Anyone who survived the 90s as a teenager – God almighty that decade has a lot to answer for -these days is so delighted and relieved that baggy clothes are back in fashion and we are no longer expected to go out for dinner wearing a pink vinyl mini skirt and a tight white t-shirt with “So Porno” written in rhinestones on the front that we feel just in that, just in the fact that it’s okay to wear trainers, like, all the time – that we have won.

But it’s not enough! We’ve got to have a girl gang and be very girl-gangy publicly and point at men who steal our jokes or talk over us or man spread and shout SEXIST SEXIST YOU ARE A SEXIST. And what about those girls protesting outside parliament about FGM with the red paint on their pants! Jesus Christ! Am I supposed to be doing that?

I can’t do it! I told you, I’m a shit feminist! Pretty much any question anyone asks me, I say “I’m sorry, I’ll have to ask my husband.” If we are in mixed company and someone throws a question out there that is not about childcare or Uniqlo cashmere sweaters I put on my “Hmmm interesting” face, and then turn to Giles and say “What do you think?”

I am fine with Kitty’s career choice at the moment being “Ninja Rock-Climber” but I also forcibly pin her down to put bows in her hair and say “don’t pick your nose it’s not nice” and sometimes say “OMG you look so pretty today,” which I know you’re not supposed to.
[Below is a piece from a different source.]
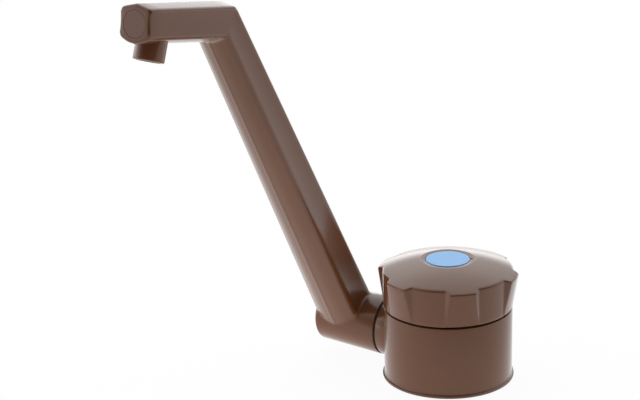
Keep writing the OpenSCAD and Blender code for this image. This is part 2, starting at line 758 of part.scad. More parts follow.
housing();
foot_gasket();
mounting_shank();
base_screws();
clamp_washer();
back_nut();
shank_grommet();
hose_tail();
tail_seal();
valve_body();
bonnet();
bonnet_seal();
spindle();
spindle_o_rings();
valve_plunger();
valve_washer();
washer_screw();
knob();
knob_screw();
knob_cap();
switch_cam();
switch_case();
switch_terminals();
switch_screws();
switch_lever();
switch_button();
swivel_journal();
journal_seal();
swivel_o_rings();
swivel_ring();
retaining_washer();
retaining_screw();
spout();
swivel_cap();
end_plug();
outlet_nozzle();
nozzle_seal();
flow_straightener();
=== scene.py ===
# Looks of the water tap: a lobed knob on a round base with a hollow folding spout.
# Sizes are in millimetres in the helpers and become metres when a mesh is made.
import json
import math
import bpy
import bmesh
from mathutils import Matrix, Vector


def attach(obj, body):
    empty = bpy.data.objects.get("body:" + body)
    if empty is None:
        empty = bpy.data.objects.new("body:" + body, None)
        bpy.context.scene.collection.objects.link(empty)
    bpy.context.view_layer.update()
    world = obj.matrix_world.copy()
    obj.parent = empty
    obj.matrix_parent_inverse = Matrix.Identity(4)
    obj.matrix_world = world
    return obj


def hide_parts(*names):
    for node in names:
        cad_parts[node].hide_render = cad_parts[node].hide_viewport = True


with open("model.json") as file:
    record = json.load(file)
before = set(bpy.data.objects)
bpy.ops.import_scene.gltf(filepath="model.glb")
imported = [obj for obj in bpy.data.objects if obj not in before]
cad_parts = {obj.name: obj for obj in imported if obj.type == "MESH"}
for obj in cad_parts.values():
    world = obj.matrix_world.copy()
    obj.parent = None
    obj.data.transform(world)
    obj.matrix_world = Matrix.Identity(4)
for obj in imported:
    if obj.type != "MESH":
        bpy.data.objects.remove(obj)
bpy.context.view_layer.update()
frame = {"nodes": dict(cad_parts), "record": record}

MM = 0.001

# Camera of the photograph, in millimetres and degrees
VIEW_AZIMUTH = 34.694
VIEW_ELEVATION = 18.169
VIEW_ROLL = -1.526
VIEW_DISTANCE = 754.68
VIEW_TARGET = Vector((-43.6, -30.2, 79.6))
VIEW_LENS = 102.1
SENSOR_WIDTH = 36.0

# Base and knob
FOOT_Z = 0.3
FOOT_R = 28.0
BASE_R = 27.3
LIP_H = 1.0
LIP_EDGE = 0.2
# Seam between lip and wall: steps outward and upward from the wall's foot
LIP_SEAM = ((0.15, 0.1), (-0.08, 0.4))
RIM_Z = 31.1
RIM_BORE_R = 26.1
SHELL_R = 24.8
DECK_Z = 25.6
DECK_TOP = 27.8
DECK_HOLE_R = 8.2
BOSS_R = 12.9
BOSS_X = 29.0
BOSS_BORE_R = 8.3
BOSS_ROOT_X = 23.8
BOSS_TURN = 1.3
# Hole through the wall behind the boss
BOSS_HOLE_R = 8.9
BOSS_HOLE_X = (20.0, 27.6)
SWIVEL_Z = 16.0
KNOB_Z = 31.9
KNOB_SKIRT_R = 27.3
KNOB_R = 27.6
LOBE_R = 29.9
FLARE_Z = 46.6
LOBE_COUNT = 6
LOBE_TURN = -47.1
LOBE_ROOT = 14.75
LOBE_TIP = 10.6
DOME_Z = 53.0
DOME_SPHERE_R = 74.3
RECESS_R = 9.5
RECESS_Z = 50.6
RECESS_LIP_R = 9.72
CLIP_BORE_R = 4.0
CLIP_R = 3.5
CLIP_DROP = 1.4
FLAT_R = 11.5
FLAT_Z = 52.0
NOTCH_TURN = 32.0
NOTCH_R = 10.6
NOTCH_W = 0.9
NOTCH_DEPTH = 0.7
NOTCH_BEVEL = 0.3
CAP_R = 9.34
CAP_TOP = 52.2
CAP_ROUND = 0.35
CAP_FLAT_R = 8.54
# Softening of the knob's outline where its flanks meet the lobes and the skirt
LOBE_SOFT = 0.7
ROOT_SOFT = 0.5
LEAST_LOBE = 0.01
# A ray that misses a flank, and the angle steps round a lobe: from, to, step
FLANK_FAR = 60.0
LOBE_ANGLES = ((8.5, 17.0, 0.25), (17.0, 23.0, 0.5))
WIDE_ANGLE = 1.0
DOME_STEPS = 20
EDGE_STEPS = 7
SKIRT_STEPS = 12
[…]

And I let Little Sam mansplain things to me and talk over me, partly just in, like, awe of how early all that stuff starts but also because I think it’s cute. And, and, and – I’m just a shit feminist, basically.

But mostly because through all of this, what I am mostly thinking, all the time is: how can I get my husband to buy me this Celine bag? Because I sure as hell don’t earn enough to buy it for myself.